Input records:
----

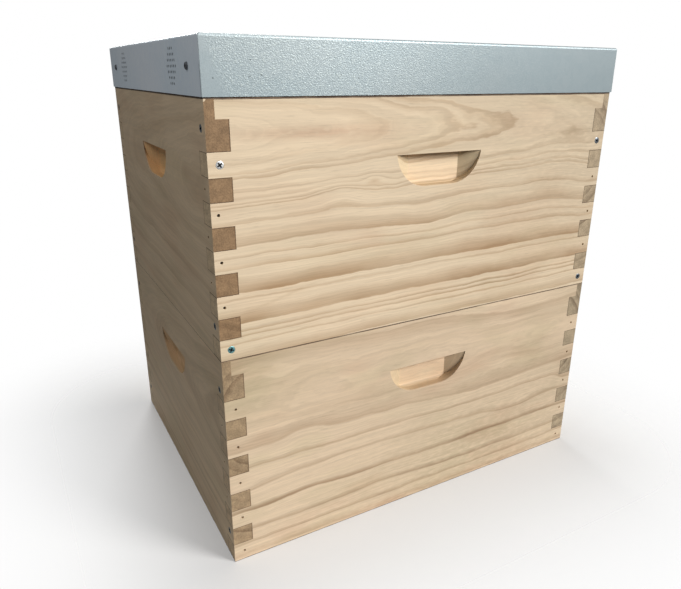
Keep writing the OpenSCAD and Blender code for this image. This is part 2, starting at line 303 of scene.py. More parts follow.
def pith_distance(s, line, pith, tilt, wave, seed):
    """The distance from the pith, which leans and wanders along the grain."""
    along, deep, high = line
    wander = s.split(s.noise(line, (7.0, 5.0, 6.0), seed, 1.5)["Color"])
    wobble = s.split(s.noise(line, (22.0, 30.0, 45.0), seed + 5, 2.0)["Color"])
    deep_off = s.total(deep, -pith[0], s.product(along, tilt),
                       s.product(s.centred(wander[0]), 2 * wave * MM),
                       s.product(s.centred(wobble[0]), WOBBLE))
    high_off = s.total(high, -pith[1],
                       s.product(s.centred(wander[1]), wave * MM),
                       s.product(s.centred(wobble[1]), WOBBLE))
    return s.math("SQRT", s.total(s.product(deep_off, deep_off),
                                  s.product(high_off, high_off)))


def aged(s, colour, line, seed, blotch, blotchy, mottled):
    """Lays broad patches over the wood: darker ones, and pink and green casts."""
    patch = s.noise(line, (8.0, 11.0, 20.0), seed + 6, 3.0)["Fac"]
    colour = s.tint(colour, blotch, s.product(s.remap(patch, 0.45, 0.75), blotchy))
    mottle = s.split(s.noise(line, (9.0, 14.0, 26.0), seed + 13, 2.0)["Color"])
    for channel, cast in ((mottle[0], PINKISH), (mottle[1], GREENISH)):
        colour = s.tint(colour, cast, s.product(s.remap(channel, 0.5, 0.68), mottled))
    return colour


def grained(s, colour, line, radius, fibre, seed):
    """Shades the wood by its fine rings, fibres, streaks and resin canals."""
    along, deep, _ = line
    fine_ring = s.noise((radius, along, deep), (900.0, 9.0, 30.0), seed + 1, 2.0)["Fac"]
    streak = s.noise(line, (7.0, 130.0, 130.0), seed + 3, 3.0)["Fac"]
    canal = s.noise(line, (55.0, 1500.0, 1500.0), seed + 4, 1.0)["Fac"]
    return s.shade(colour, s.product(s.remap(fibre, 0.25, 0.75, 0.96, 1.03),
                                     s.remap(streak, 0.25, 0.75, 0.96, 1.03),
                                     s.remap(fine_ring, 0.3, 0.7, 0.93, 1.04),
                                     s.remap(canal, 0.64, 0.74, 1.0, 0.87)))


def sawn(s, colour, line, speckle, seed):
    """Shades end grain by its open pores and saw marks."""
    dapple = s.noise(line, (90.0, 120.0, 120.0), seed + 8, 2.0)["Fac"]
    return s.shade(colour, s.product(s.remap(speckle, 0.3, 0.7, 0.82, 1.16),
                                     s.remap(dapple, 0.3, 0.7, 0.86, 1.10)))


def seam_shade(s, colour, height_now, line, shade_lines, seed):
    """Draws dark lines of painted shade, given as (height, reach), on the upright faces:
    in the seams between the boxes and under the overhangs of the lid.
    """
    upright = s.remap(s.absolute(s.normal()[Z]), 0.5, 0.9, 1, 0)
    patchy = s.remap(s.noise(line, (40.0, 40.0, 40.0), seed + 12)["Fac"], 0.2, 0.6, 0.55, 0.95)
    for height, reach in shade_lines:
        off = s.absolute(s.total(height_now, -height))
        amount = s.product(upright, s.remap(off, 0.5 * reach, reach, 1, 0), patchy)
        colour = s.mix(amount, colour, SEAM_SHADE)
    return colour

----

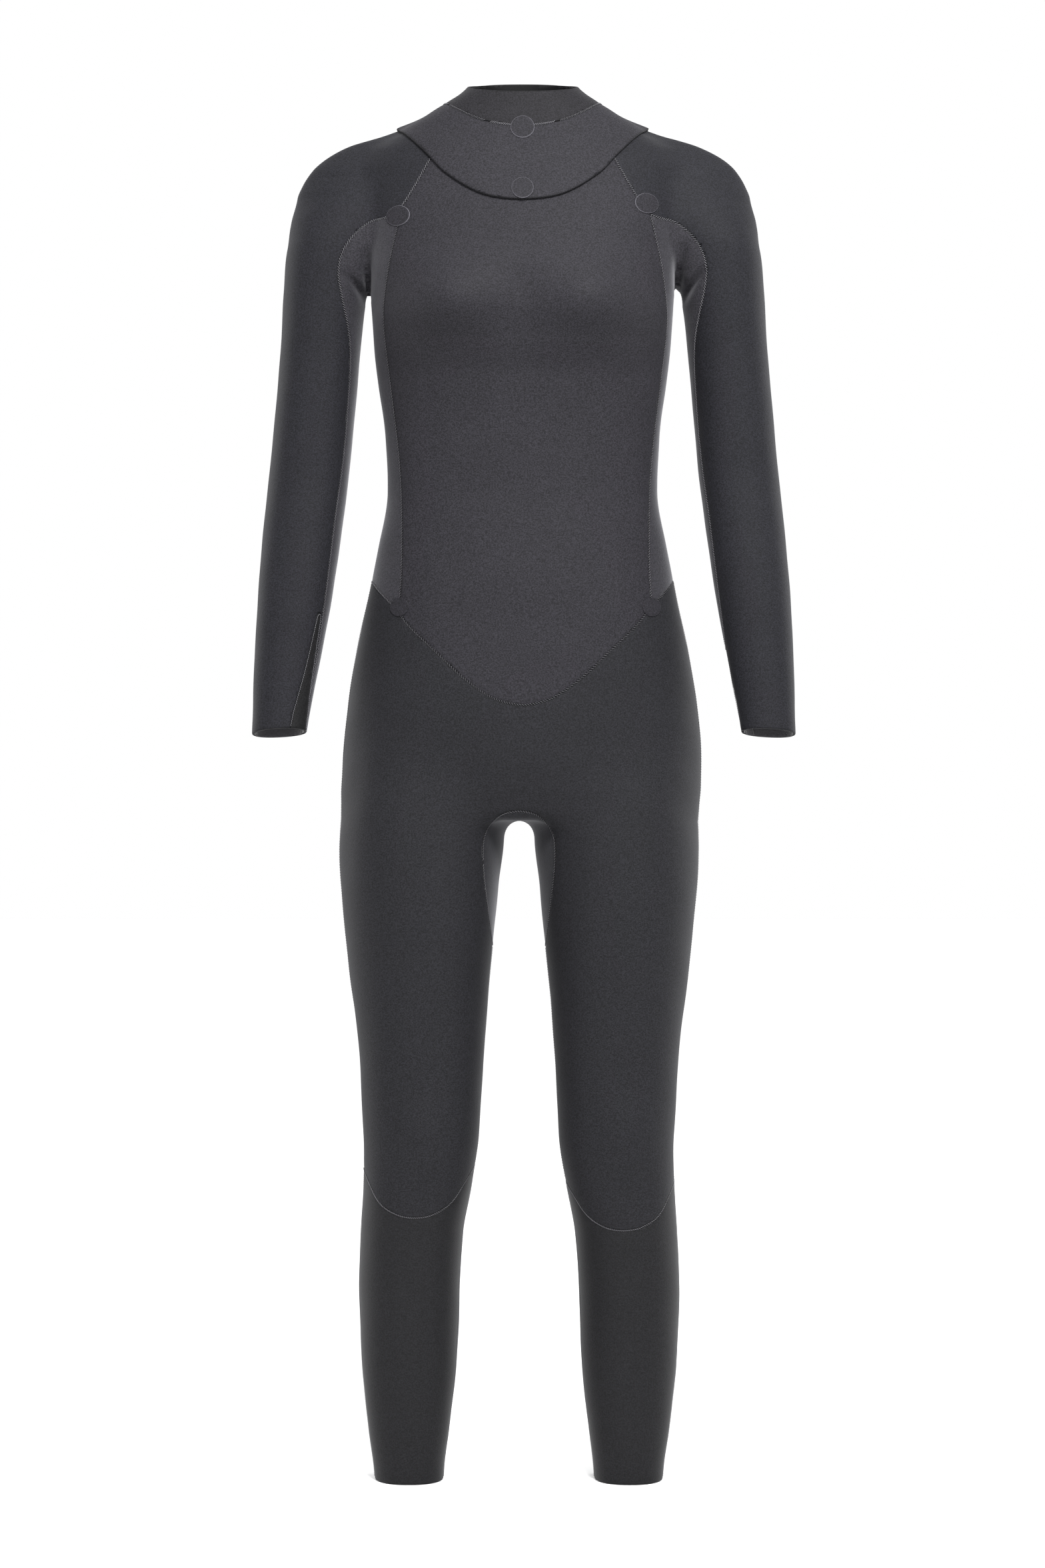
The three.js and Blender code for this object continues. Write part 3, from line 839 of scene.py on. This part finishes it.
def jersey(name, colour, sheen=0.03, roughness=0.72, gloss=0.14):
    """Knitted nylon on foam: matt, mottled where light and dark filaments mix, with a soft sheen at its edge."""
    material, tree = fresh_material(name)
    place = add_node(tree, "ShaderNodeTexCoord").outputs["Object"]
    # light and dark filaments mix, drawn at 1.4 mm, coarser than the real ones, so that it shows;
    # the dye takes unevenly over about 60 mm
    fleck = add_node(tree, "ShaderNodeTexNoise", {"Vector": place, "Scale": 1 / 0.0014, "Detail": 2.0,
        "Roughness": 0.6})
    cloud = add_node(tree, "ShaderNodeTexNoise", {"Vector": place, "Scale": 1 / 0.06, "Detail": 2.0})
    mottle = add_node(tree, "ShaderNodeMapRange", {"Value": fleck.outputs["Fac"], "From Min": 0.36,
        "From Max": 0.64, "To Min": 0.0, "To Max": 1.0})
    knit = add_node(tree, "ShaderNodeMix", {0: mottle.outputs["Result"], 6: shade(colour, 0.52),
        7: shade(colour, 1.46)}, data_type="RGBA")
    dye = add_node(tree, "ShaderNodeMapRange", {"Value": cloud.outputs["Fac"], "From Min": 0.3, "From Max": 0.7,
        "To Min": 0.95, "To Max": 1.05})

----

Using the listing above, locate the lines that hold "Blender" and copy each one.

Keep writing the OpenSCAD and Blender code for this image. This is part 2, starting at line 303 of scene.py. More parts follow.
The three.js and Blender code for this object continues. Write part 3, from line 839 of scene.py on. This part finishes it.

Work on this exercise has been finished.